Mudik dari akar kata “ adhoo-a” yang berarti “ yang memberikan cahaya atau menerangi” Ini bisa dipahami dengan mudah, bahwa mereka para pemudik itu secara khusus memberikan ‘cahaya’ atau menerangi kampung-kampung halaman mereka.

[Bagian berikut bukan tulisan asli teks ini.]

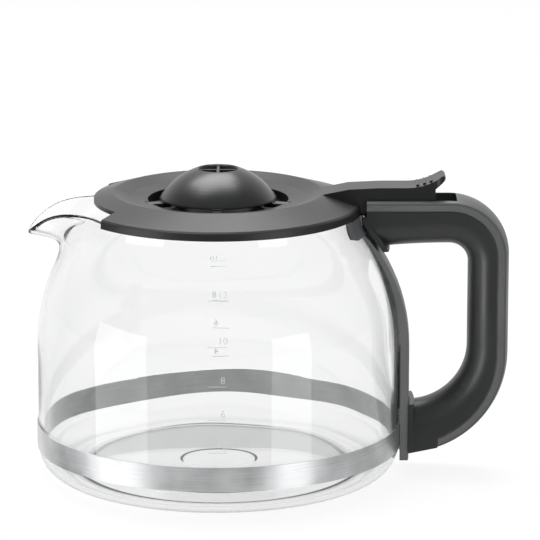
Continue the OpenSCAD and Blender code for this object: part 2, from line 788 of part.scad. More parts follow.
// Grip: the inner half of the handle, open along the seam, with ribs across it
module handle_grip() {
    rib_step = (finger_top_c[1] - finger_low_c[1]) / (grip_ribs + 1);
    color("black")
        difference() {
            union() {
                grip_form();
                grip_flange();
            }
            difference() {
                union() {
                    across(channel_w)
                        grip_hollow(hollow_depth);
                    across(hollow_w)
                        grip_hollow(grip_wall);
                }
                for (i = [1 : grip_ribs])
                    translate([finger_x, -handle_w / 2, finger_low_c[1] + i * rib_step - grip_rib_t / 2])
                        cube([grip_depth - cover_lip - grip_rib_t, handle_w, grip_rib_t]);
            }
            glass_side(spine_out + seat);
            translate([0, -handle_w, spine_top_z - over])
                cube([arm_x, 2 * handle_w, glass_h]);
            translate([0, -band_end_y - 2 * band_t, band_z - seat])
                cube([clamp_pocket_x, 2 * (band_end_y + 2 * band_t), band_w + 2 * seat]);
            translate([0, 0, band_mid_z])
                rotate([0, 90, 0])
                    cylinder(r = screw_r + 2 * seat, h = foot_x);
            translate([clamp_wall_x, 0, band_mid_z])
                rotate([0, 90, 0])
                    cylinder(r = screw_head_r + 2 * seat, h = handle_w);
            translate([0, 0, top_screw_z])
                rotate([0, 90, 0])
                    cylinder(r = screw_r + 2 * seat, h = hinge_x);
            translate([hinge_x, handle_w, hinge_z])
                rotate([90, 0, 0])
                    cylinder(r = hinge_pin_r, h = handle_w + channel_w / 2 + grip_wall / 2);
        }
}

// Section of the cover, with the seam at zero: flat sides, rounded edges and a crowned back
module cover_outline() {
    half = handle_w / 2;
    flat = half - cover_round;
    crown_r = (pow(flat, 2) + pow(cover_crown, 2)) / (2 * cover_crown);
    top = cover_side + cover_round + cover_crown;
    intersection() {
        union() {
            translate([groove_h, -half])
                square([cover_side - groove_h, handle_w]);
            translate([0, groove_depth - half])
                square([cover_side, handle_w - 2 * groove_depth]);
            translate([0, -flat])
                square([top, 2 * flat]);
            for (side = [-1, 1])
                translate([cover_side, side * flat])
                    circle(cover_round);
        }
        translate([top - crown_r, 0])
            circle(crown_r, $fn = fine_fn);
    }
}

// The same section hollowed from the seam side
module cover_section() {
    half = handle_w / 2 - cover_wall;
    difference() {
        cover_outline();
        translate([-over, -half])
            square([cover_side + cover_round + cover_crown - cover_wall + over, 2 * half]);
    }
}

// Lip that plugs into the grip, stepped in from the cover's side wall
module cover_plug() {
    outer = channel_w / 2 - seat;
    inner = outer - cover_lip_t;
    for (side = [-1, 1])
        mirror([0, side > 0 ? 0 : 1, 0]) {
            translate([-cover_lip, inner])
                square([cover_lip + cover_wall, cover_lip_t]);
            translate([seat, inner])
                square([cover_wall, handle_w / 2 - cover_wall / 2 - inner]);
        }
}

// Wall across the hollow at the cover's lower end
module cover_end() {
    reach = handle_w / 2 - cover_wall / 2;
    low = foot_corner_z + cover_wall / 2;
    translate([foot_x + seat, -reach, low])
        cube([cover_wall, 2 * reach, seam_foot_z - low]);
}

// Cover: the outer half of the handle, a crowned shell that plugs into the grip
module handle_cover() {
    color("gray")
        difference() {
            union() {
                along_seam()
                    cover_section();
                cover_end();
                run_line([seam_x, seam_corner_z - cover_wall], 0, seam_corner_z - seam_sweep_z - 2 * cover_wall)
                    cover_plug();
            }
            lever_room();
            translate([0, -handle_w, 0])
                cube([foot_x + seat, 2 * handle_w, seam_sweep_z]);
        }
}

// Hinge pin: pressed into the grip's cheeks
module hinge_pin() {
    color("silver")
        translate([hinge_x, handle_w / 2 - grip_wall / 4, hinge_z])
            rotate([90, 0, 0])
                cylinder(r = hinge_pin_r, h = (handle_w + channel_w) / 2 + grip_wall / 4);
}

// The lid's turned outline: edge, slope, ridge, dish, and the same again one wall below
ridge_slope = atan2(ridge_rise, lid_r - lid_wall - ridge_r);
dish_slope = atan2(dish_depth, ridge_r - dish_hole_r);
ridge_c = [ridge_r, ridge_z - ridge_round];
function lid_top(drop, end_r) = concat(
    arc(ridge_c, ridge_round - drop / 2, 90 - ridge_slope, 90 + dish_slope, round_steps),
    [[lerp(ridge_r, dish_hole_r, 1 / 2), lerp(ridge_z, dish_z, 2 / 3) - drop], [end_r, dish_z - drop]]);
// The drip floor below the dome, from its wall to the hole and back one wall below
drip_floor = [[dish_hole_r, sump_z], [drip_hole_r, sump_z - sump_fall],
              [drip_hole_r, sump_z - sump_fall - lid_wall], [dish_hole_r + lid_wall, sump_z - lid_wall]];

// The lid's plan: round, stepped in to a nose at the spout
module lid_plan() {
    corner = (lid_r + 2 * over) * [-cos(notch_spread), sin(notch_spread)];
    inner = (nose_r - over) * [-cos(notch_in_spread), sin(notch_in_spread)];
    difference() {
        circle(lid_r + over);
        difference() {
            polygon([corner, inner, [inner[0], -inner[1]], [corner[0], -corner[1]],
                     [-2 * lid_r, -corner[1]], [-2 * lid_r, corner[1]]]);
            circle(nose_r);
        }
    }
}

// The lever's side outline: root in the lid, knuckle, web and curved tail
lever_root_x = ridge_r - ridge_round;
module lever_side() {
    tail = arc(tail_c, tail_r, -90, tail_turn - 90, bend_steps);
    polygon(concat(
        [[lever_root_x, lid_roof_z + lid_wall], [lever_root_x, ridge_z - lid_wall], [ridge_r, ridge_z],
         [lerp(ridge_r, lid_r, 2 / 3), lever_top_z - lever_t / 4], [hinge_x, lever_top_z]],
        tail,
        [tip_c, tip_c + tip_round * [cos(45), -sin(45)],
         [lever_web_x, lever_under_z], [lever_web_x, lever_web_z],
         [hinge_x + knuckle_r, hinge_z - lever_wall], [hinge_x, hinge_z],
         [hinge_x - knuckle_r, lid_low_z], [lid_in_r, lid_low_z], [lid_in_r, lid_roof_z]]));
    translate(tip_c)
        circle(tip_round);
    translate([hinge_x, hinge_z])
        circle(knuckle_r);
}

// Lid: a dished shell with a collar, two spout notches and the thumb lever
module lid_shell() {
    rib_w = lever_w - lever_corner;
    color("dimgray")
        difference() {
            union() {
                intersection() {
                    rotate_extrude()
                        polygon(concat(
                            [[lid_in_r, lid_low_z], [lid_r, lid_low_z], [lid_r, lid_edge_z - lid_wall / 2],
                             [lid_r - lid_wall / 2, lid_edge_z]],
                            lid_top(0, dish_hole_r), drip_floor,
                            reversed(lid_top(lid_wall + lid_gap, dish_hole_r + lid_wall)),
                            [[lid_in_r, lid_roof_z]]));
                    translate([0, 0, lid_low_z - over])
                        linear_extrude(ridge_z)
                            lid_plan();
                }
                rotate([0, 0, notch_spread + notch_in_spread / 4 - 180])
                    rotate_extrude(angle = 360 - 2 * (notch_spread + notch_in_spread / 4))
                        translate([collar_r - lid_wall, lid_roof_z - collar_h])
                            square([lid_wall, collar_h + lid_wall]);
                intersection() {
                    across(lever_w)
                        lever_side();
                    lever_plan();
                }
                for (i = [0 : lever_ribs - 1])
                    lever_rib(i, rib_w);
            }
            across(lever_w - 2 * lever_wall)
                lever_hollow();
            translate([hinge_x, handle_w, hinge_z])
                rotate([90, 0, 0])
                    cylinder(r = hinge_pin_r + pin_play, h = 2 * handle_w);
            for (i = [0 : bridges - 1])
                rotate([0, 0, 360 * i / bridges - 90])
                    translate([0, -bridge_w / 2 - seat, bridge_z - seat])
                        cube([bridge_end_r + seat, bridge_w + 2 * seat, ridge_z]);
        }
}

// The lever from above, with its two corners rounded
module lever_plan() {
    end_x = tip_c[0] + tip_round;
    translate([0, 0, hinge_z - 2 * knuckle_r])
        linear_extrude(2 * lever_w) {
            translate([0, -lever_w / 2])
                square([end_x - lever_corner, lever_w]);
            for (side = [-1, 1])
                translate([end_x - lever_corner, side * (lever_w / 2 - lever_corner)])
                    circle(lever_corner);
            translate([0, lever_corner - lever_w / 2])
                square([end_x, lever_w - 2 * lever_corner]);
        }
}

// The hollow below the lever's top, open downwards, with the knuckle left whole
module lever_hollow() {
    difference() {
        polygon([[lid_r - lid_wall, lid_low_z - over], [lid_r, lever_top_z - 2 * lever_t],
                 [lever_web_x - lever_wall, lever_top_z - lever_t],
                 [lever_web_x - lever_wall, hinge_z - knuckle_r]]);
        translate([hinge_x, hinge_z])
            circle(knuckle_r);
        translate([hinge_x - lever_wall / 2, hinge_z])
            square([lever_wall, lever_top_z - hinge_z]);
    }
}

// One raised bar across the lever's tail
module lever_rib(i, w) {
    turn = tail_turn - 90 - (lever_rib_start + i * lever_rib_step) / tail_r * 180 / PI;
    p = tail_c + tail_r * [cos(turn), sin(turn)];
    translate([p[0], w / 2, p[1]])
        rotate([90, 0, 0])
            cylinder(r = lever_rib_r, h = w);
}

// Dome: a thin cap with a crossed recess, on bridges that snap into the dish
module drip_dome() {
    top_a = acos(dome_recess_r / dome_ball);
    base_a = acos(dome_base_r / dome_ball);
    in_ball = dome_ball - dome_wall;
    cross_h = dome_recess_depth + (dome_wall - cross_t) / 2;
    in_top_a = asin((dome_floor_z - dome_wall - dome_c_z) / in_ball);
    in_base_a = asin((dome_base_z - dome_c_z) / in_ball);
    color("black") {
        rotate_extrude()
            polygon(concat(
                arc([0, dome_c_z], dome_ball, base_a, top_a, bend_steps),
                [[dome_recess_r - cross_t / 2, dome_top_z - cross_t / 2], [dome_recess_r - cross_t, dome_floor_z],
                 [0, dome_floor_z], [0, dome_floor_z - dome_wall]],
                arc([0, dome_c_z], in_ball, in_top_a, in_base_a, bend_steps)));
        for (turn = [0, 90])
            rotate([0, 0, turn])
                translate([-dome_recess_r + cross_t, -cross_t / 2, dome_floor_z - dome_wall / 2])
                    cube([2 * (dome_recess_r - cross_t), cross_t, cross_h]);
        for (i = [0 : bridges - 1])
            rotate([0, 0, 360 * i / bridges - 90]) {
                translate([dome_base_r - 2 * dome_wall, -bridge_w / 2, bridge_z])
                    cube([bridge_end_r - dome_base_r + 2 * dome_wall, bridge_w, bridge_t]);
                intersection() {
                    translate([dome_base_r - 2 * dome_wall, -bridge_w / 2, bridge_z])
                        cube([2 * dome_wall, bridge_w, bridge_t + 2 * dome_wall]);
                    translate([0, 0, dome_c_z])
                        sphere(dome_ball - dome_wall / 2);
                }
            }
    }
}

glass_jug();
clamp_band();
clamp_plate();
clamp_screw();
handle_spine();
neck_pad();
spine_pad();
handle_grip();
handle_cover();
top_screw();
hinge_pin();
lid_shell();
drip_dome();
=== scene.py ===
"""Coffee server carafe: the glass, its cup scale and every finish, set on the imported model.

The frame gives each solid its place. This script turns the jug into real blown glass, prints the
cup scale on it, gives every other piece its material, and sets up a plain pale studio.
"""

import logging
import math
from dataclasses import dataclass, field
from enum import Enum

import bpy
import numpy as np
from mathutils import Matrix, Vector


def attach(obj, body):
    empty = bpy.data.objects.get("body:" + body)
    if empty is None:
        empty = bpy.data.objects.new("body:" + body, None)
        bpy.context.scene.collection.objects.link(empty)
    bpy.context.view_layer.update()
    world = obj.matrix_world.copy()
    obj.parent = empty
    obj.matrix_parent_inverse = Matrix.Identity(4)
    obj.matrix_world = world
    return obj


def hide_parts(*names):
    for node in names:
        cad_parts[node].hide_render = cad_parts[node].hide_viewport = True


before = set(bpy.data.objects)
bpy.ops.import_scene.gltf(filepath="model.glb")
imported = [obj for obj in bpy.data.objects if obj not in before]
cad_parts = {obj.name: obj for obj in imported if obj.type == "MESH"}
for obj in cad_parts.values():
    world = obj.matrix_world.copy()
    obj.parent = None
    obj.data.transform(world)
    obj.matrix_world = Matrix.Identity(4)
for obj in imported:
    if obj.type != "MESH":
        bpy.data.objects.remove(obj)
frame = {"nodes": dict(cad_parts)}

LOG = logging.getLogger("carafe")
MM = 0.001
WHITE = (1, 1, 1, 1)
EDGE_SAMPLES = 4
# Sockets of the Mix node: its share, its pair of numbers, its pair of colours and its mixed colour.
SHARE, LOW, HIGH = 0, 2, 3
LOW_COLOUR, HIGH_COLOUR, MIXED_COLOUR = 6, 7, 2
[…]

Mudik dari akar kata “ Adhoo-‘a”, yang berarti “ yang menghilangkan “
 Selanjutnya, mudik berasal dari bahasa arab yang berarti : orang yang menghilangkan. Hal ini juga akan mudah kita tangkap, bahwa mereka pemudik itu adalah orang-orang perantauan yang dipenuhi beban perasaan kerinduan, dan kesedihan karena jauh dari orangtua, keluarga atau kampung halamannya. Karenanya mereka melakukan aktifitas mudik , dalam rangka ‘menghilangkan’ semua kesedihan tersebut.
Mudik dari akar kata “ adzaa-qo” yang berarti “ yang merasakan atau mencicipi “
 Orang yang mudik ke kampung halaman pastilah mereka yang ingin kembali ‘merasakan dan mencicipi’ suasana kampung tempat kelahiran.

Mengapa identik dengan Lebaran?
 Di zaman purba Indonesia ada upacara setiap tahun yang bermakna manunggal dengan nenek moyang sebuah komunitas. Sisa-sisa upacara demikian masih lestari dalam bentuk bersih desa, ngalaksa, seren taun, ngarot dan banyak lagi.
 Dalam upacara-upacara semacam itu dilakukan penyatuan manusia sebagai mikrokosmos dengan alam sebagai makrokosmos dan arwah nenek moyang berupa mitos-mitos sebagai metakosmos.
 Rangkaian upacaranya mulai dari mandi bersama (bersih badan), pantang dan puasa, ziarah kubur, seni pertunjukan yang mementaskan kisah mitologi nenek moyang pendiri wilayah, dan akhirnya makan bersama atau kenduri. Tempatnya bisa di tanah lapang, di balai desa, di leuwi, di mata air, di kuburan desa.  
            Dalam upacara-upacara tahunan semacam itulah seluruh penduduk kampung kumpul bersama, tua atau muda atau kanak-kanak.  Upacara menyatukan diri seluruh penduduk kampung dengan makrokosmos dan metakosmos ini, dapat bermakna sangkan-paran atau kembali menyatu dengan yang asal. Mereka sedang munggah atau mudik. Kembali ke indung asal kehidupan ini. Kembali ke Sang Pencipta dengan seluruh warga yang masih hidup maupun yang sudah meninggal.
 Ketika agama Islam dipeluk oleh bangsa Indonesia, maka sisa-sisa ritual primordial ini tidak dilenyapkan karena sudah merupakan bagian dari arketip budayanya. Kalau tidak melakukan, mereka merasa ada yang hilang dari bagian dirinya sebagai kelompok.
            Padanan untuk itu adalah bulan puasa bagi umat Islam, atau puncaknya pada hari Lebaran. Tradisi manusia Indonesia untuk nyekar atau menebar bunga di kuburan nenek moyang, mandi bersama di pantai atau di sungai desa, mengirim makanan bagi sanak saudara, yang semua itu dilakukan sebelum bulan puasa, adalah inkulturisasi Islam terhadap budaya sebelumnya.